--- Supplied data ---
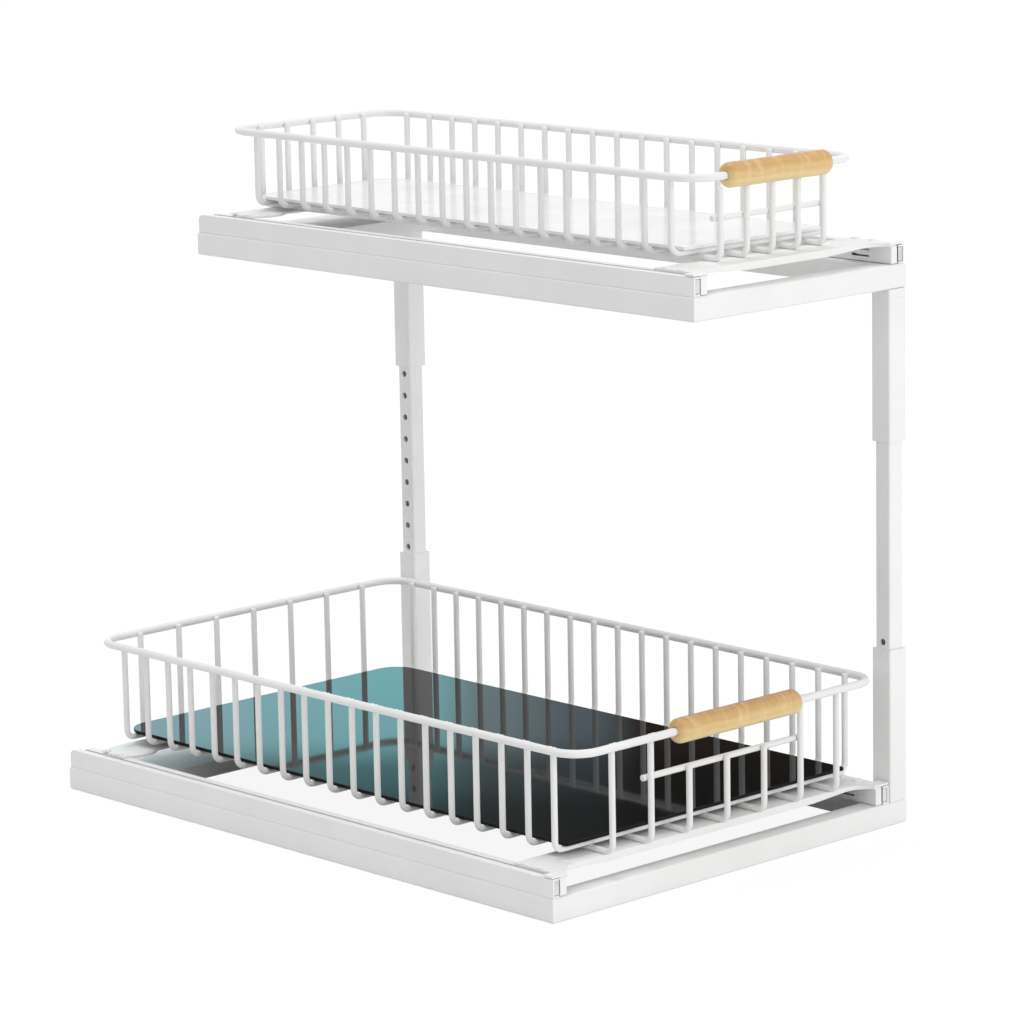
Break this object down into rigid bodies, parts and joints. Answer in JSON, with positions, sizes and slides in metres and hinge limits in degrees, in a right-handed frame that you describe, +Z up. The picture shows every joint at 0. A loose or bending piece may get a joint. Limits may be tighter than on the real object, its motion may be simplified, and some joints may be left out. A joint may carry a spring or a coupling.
{
  "type": "two-tier pull-out cabinet basket",
  "caption": "White tiered pull-out cabinet organiser: wire baskets with wooden grips on ball slides, the narrower tier on height-adjustable posts at one side.",
  "frame": {"origin": "middle of the footprint at the underside of the base frame", "axes": "+Y to the rear (the grips face -Y), +X to the side with the posts, +Z up"},
  "size_m": [0.285, 0.4242, 0.3946],
  "materials": {
    "frame_white": "white powder coat, satin",
    "slide_zinc": "zinc plated",
    "grip_wood": "turned light wood, clear oiled",
    "tray_smoke": "dark tinted, polished",
    "tray_white": "white, polished"
  },
  "bodies": {
    "base": {"base_front_bar": "frame_white", "base_rear_bar": "frame_white", "base_left_rail": "frame_white", "base_right_rail": "frame_white", "base_tie_plate": "frame_white", "front_lower_sleeve": "frame_white", "rear_lower_sleeve": "frame_white", "lower_lock_screws": "slide_zinc", "lower_left_channel": "frame_white", "lower_right_channel": "frame_white", "lower_channel_rivets": "slide_zinc"},
    "inner_posts": {"front_inner_tube": "frame_white", "rear_inner_tube": "frame_white"},
    "top_frame": {"front_upper_sleeve": "frame_white", "rear_upper_sleeve": "frame_white", "upper_lock_screws": "slide_zinc", "front_stub": "frame_white", "rear_stub": "frame_white", "top_front_bar": "frame_white", "top_rear_bar": "frame_white", "top_left_rail": "frame_white", "top_right_rail": "frame_white", "top_tie_plate": "frame_white", "upper_left_channel": "frame_white", "upper_right_channel": "frame_white", "upper_channel_rivets": "slide_zinc"},
    "lower_outer_cage_pair": {"lower_outer_cages": "slide_zinc"},
    "lower_mid_members": {"lower_left_mid_member": "slide_zinc", "lower_right_mid_member": "slide_zinc"},
    "lower_inner_cage_pair": {"lower_inner_cages": "slide_zinc"},
    "lower_basket": {"lower_left_carriage": "frame_white", "lower_right_carriage": "frame_white", "lower_front_strap": "frame_white", "lower_rear_strap": "frame_white", "lower_strap_rivets": "frame_white", "lower_rim": "frame_white", "lower_cross_wires": "frame_white", "lower_long_wires": "frame_white", "lower_grip_rod": "frame_white", "lower_grip_handle": "grip_wood", "lower_tray_plate": "tray_smoke"},
    "upper_outer_cage_pair": {"upper_outer_cages": "slide_zinc"},
    "upper_mid_members": {"upper_left_mid_member": "slide_zinc", "upper_right_mid_member": "slide_zinc"},
    "upper_inner_cage_pair": {"upper_inner_cages": "slide_zinc"},
    "upper_basket": {"upper_left_carriage": "frame_white", "upper_right_carriage": "frame_white", "upper_front_strap": "frame_white", "upper_rear_strap": "frame_white", "upper_strap_rivets": "frame_white", "upper_rim": "frame_white", "upper_cross_wires": "frame_white", "upper_long_wires": "frame_white", "upper_grip_rod": "frame_white", "upper_grip_handle": "grip_wood", "upper_tray_plate": "tray_white"}
  },
  "joints": [
    {"name": "lower_height", "type": "slide", "parent": "base", "child": "inner_posts", "axis": [0, 0, 1], "range_m": [-0.028, 0.042]},
    {"name": "upper_height", "type": "slide", "parent": "inner_posts", "child": "top_frame", "axis": [0, 0, 1], "range_m": [-0.014, 0.028]},
    {"name": "lower_slide", "type": "slide", "parent": "base", "child": "lower_mid_members", "axis": [0, -1, 0], "range_m": [0, 0.16]},
    {"name": "lower_basket_slide", "type": "slide", "parent": "lower_mid_members", "child": "lower_basket", "axis": [0, -1, 0], "range_m": [0, 0.16]},
    {"name": "lower_outer_cage_roll", "type": "slide", "parent": "base", "child": "lower_outer_cage_pair", "axis": [0, -1, 0], "range_m": [0, 0.08]},
    {"name": "lower_inner_cage_roll", "type": "slide", "parent": "lower_mid_members", "child": "lower_inner_cage_pair", "axis": [0, -1, 0], "range_m": [0, 0.08]},
    {"name": "upper_slide", "type": "slide", "parent": "top_frame", "child": "upper_mid_members", "axis": [0, -1, 0], "range_m": [0, 0.16]},
    {"name": "upper_basket_slide", "type": "slide", "parent": "upper_mid_members", "child": "upper_basket", "axis": [0, -1, 0], "range_m": [0, 0.16]},
    {"name": "upper_outer_cage_roll", "type": "slide", "parent": "top_frame", "child": "upper_outer_cage_pair", "axis": [0, -1, 0], "range_m": [0, 0.08]},
    {"name": "upper_inner_cage_roll", "type": "slide", "parent": "upper_mid_members", "child": "upper_inner_cage_pair", "axis": [0, -1, 0], "range_m": [0, 0.08]}
  ],
  "couplings": [
    {"joint": "lower_basket_slide", "follows": "lower_slide", "ratio": 1},
    {"joint": "lower_outer_cage_roll", "follows": "lower_slide", "ratio": 0.5},
    {"joint": "lower_inner_cage_roll", "follows": "lower_slide", "ratio": 0.5},
    {"joint": "upper_basket_slide", "follows": "upper_slide", "ratio": 1},
    {"joint": "upper_outer_cage_roll", "follows": "upper_slide", "ratio": 0.5},
    {"joint": "upper_inner_cage_roll", "follows": "upper_slide", "ratio": 0.5}
  ]
}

--- What you will do ---
Extract the full listing and reproduce each line exactly.

--- Solution to this problem ---
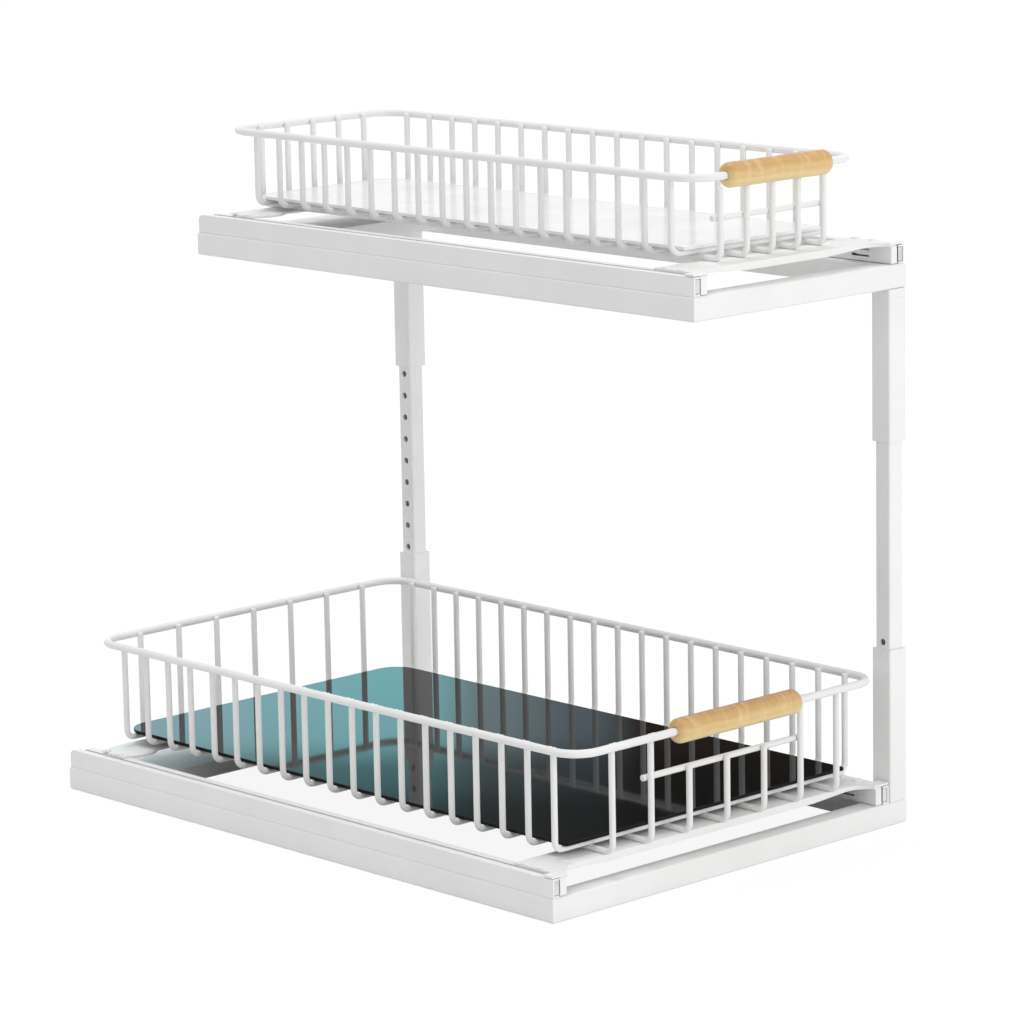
Break this object down into rigid bodies, parts and joints. Answer in JSON, with positions, sizes and slides in metres and hinge limits in degrees, in a right-handed frame that you describe, +Z up. The picture shows every joint at 0. A loose or bending piece may get a joint. Limits may be tighter than on the real object, its motion may be simplified, and some joints may be left out. A joint may carry a spring or a coupling.
{
  "type": "two-tier pull-out cabinet basket",
  "caption": "White tiered pull-out cabinet organiser: wire baskets with wooden grips on ball slides, the narrower tier on height-adjustable posts at one side.",
  "frame": {"origin": "middle of the footprint at the underside of the base frame", "axes": "+Y to the rear (the grips face -Y), +X to the side with the posts, +Z up"},
  "size_m": [0.285, 0.4242, 0.3946],
  "materials": {
    "frame_white": "white powder coat, satin",
    "slide_zinc": "zinc plated",
    "grip_wood": "turned light wood, clear oiled",
    "tray_smoke": "dark tinted, polished",
    "tray_white": "white, polished"
  },
  "bodies": {
    "base": {"base_front_bar": "frame_white", "base_rear_bar": "frame_white", "base_left_rail": "frame_white", "base_right_rail": "frame_white", "base_tie_plate": "frame_white", "front_lower_sleeve": "frame_white", "rear_lower_sleeve": "frame_white", "lower_lock_screws": "slide_zinc", "lower_left_channel": "frame_white", "lower_right_channel": "frame_white", "lower_channel_rivets": "slide_zinc"},
    "inner_posts": {"front_inner_tube": "frame_white", "rear_inner_tube": "frame_white"},
    "top_frame": {"front_upper_sleeve": "frame_white", "rear_upper_sleeve": "frame_white", "upper_lock_screws": "slide_zinc", "front_stub": "frame_white", "rear_stub": "frame_white", "top_front_bar": "frame_white", "top_rear_bar": "frame_white", "top_left_rail": "frame_white", "top_right_rail": "frame_white", "top_tie_plate": "frame_white", "upper_left_channel": "frame_white", "upper_right_channel": "frame_white", "upper_channel_rivets": "slide_zinc"},
    "lower_outer_cage_pair": {"lower_outer_cages": "slide_zinc"},
    "lower_mid_members": {"lower_left_mid_member": "slide_zinc", "lower_right_mid_member": "slide_zinc"},
    "lower_inner_cage_pair": {"lower_inner_cages": "slide_zinc"},
    "lower_basket": {"lower_left_carriage": "frame_white", "lower_right_carriage": "frame_white", "lower_front_strap": "frame_white", "lower_rear_strap": "frame_white", "lower_strap_rivets": "frame_white", "lower_rim": "frame_white", "lower_cross_wires": "frame_white", "lower_long_wires": "frame_white", "lower_grip_rod": "frame_white", "lower_grip_handle": "grip_wood", "lower_tray_plate": "tray_smoke"},
    "upper_outer_cage_pair": {"upper_outer_cages": "slide_zinc"},
    "upper_mid_members": {"upper_left_mid_member": "slide_zinc", "upper_right_mid_member": "slide_zinc"},
    "upper_inner_cage_pair": {"upper_inner_cages": "slide_zinc"},
    "upper_basket": {"upper_left_carriage": "frame_white", "upper_right_carriage": "frame_white", "upper_front_strap": "frame_white", "upper_rear_strap": "frame_white", "upper_strap_rivets": "frame_white", "upper_rim": "frame_white", "upper_cross_wires": "frame_white", "upper_long_wires": "frame_white", "upper_grip_rod": "frame_white", "upper_grip_handle": "grip_wood", "upper_tray_plate": "tray_white"}
  },
  "joints": [
    {"name": "lower_height", "type": "slide", "parent": "base", "child": "inner_posts", "axis": [0, 0, 1], "range_m": [-0.028, 0.042]},
    {"name": "upper_height", "type": "slide", "parent": "inner_posts", "child": "top_frame", "axis": [0, 0, 1], "range_m": [-0.014, 0.028]},
    {"name": "lower_slide", "type": "slide", "parent": "base", "child": "lower_mid_members", "axis": [0, -1, 0], "range_m": [0, 0.16]},
    {"name": "lower_basket_slide", "type": "slide", "parent": "lower_mid_members", "child": "lower_basket", "axis": [0, -1, 0], "range_m": [0, 0.16]},
    {"name": "lower_outer_cage_roll", "type": "slide", "parent": "base", "child": "lower_outer_cage_pair", "axis": [0, -1, 0], "range_m": [0, 0.08]},
    {"name": "lower_inner_cage_roll", "type": "slide", "parent": "lower_mid_members", "child": "lower_inner_cage_pair", "axis": [0, -1, 0], "range_m": [0, 0.08]},
    {"name": "upper_slide", "type": "slide", "parent": "top_frame", "child": "upper_mid_members", "axis": [0, -1, 0], "range_m": [0, 0.16]},
    {"name": "upper_basket_slide", "type": "slide", "parent": "upper_mid_members", "child": "upper_basket", "axis": [0, -1, 0], "range_m": [0, 0.16]},
    {"name": "upper_outer_cage_roll", "type": "slide", "parent": "top_frame", "child": "upper_outer_cage_pair", "axis": [0, -1, 0], "range_m": [0, 0.08]},
    {"name": "upper_inner_cage_roll", "type": "slide", "parent": "upper_mid_members", "child": "upper_inner_cage_pair", "axis": [0, -1, 0], "range_m": [0, 0.08]}
  ],
  "couplings": [
    {"joint": "lower_basket_slide", "follows": "lower_slide", "ratio": 1},
    {"joint": "lower_outer_cage_roll", "follows": "lower_slide", "ratio": 0.5},
    {"joint": "lower_inner_cage_roll", "follows": "lower_slide", "ratio": 0.5},
    {"joint": "upper_basket_slide", "follows": "upper_slide", "ratio": 1},
    {"joint": "upper_outer_cage_roll", "follows": "upper_slide", "ratio": 0.5},
    {"joint": "upper_inner_cage_roll", "follows": "upper_slide", "ratio": 0.5}
  ]
}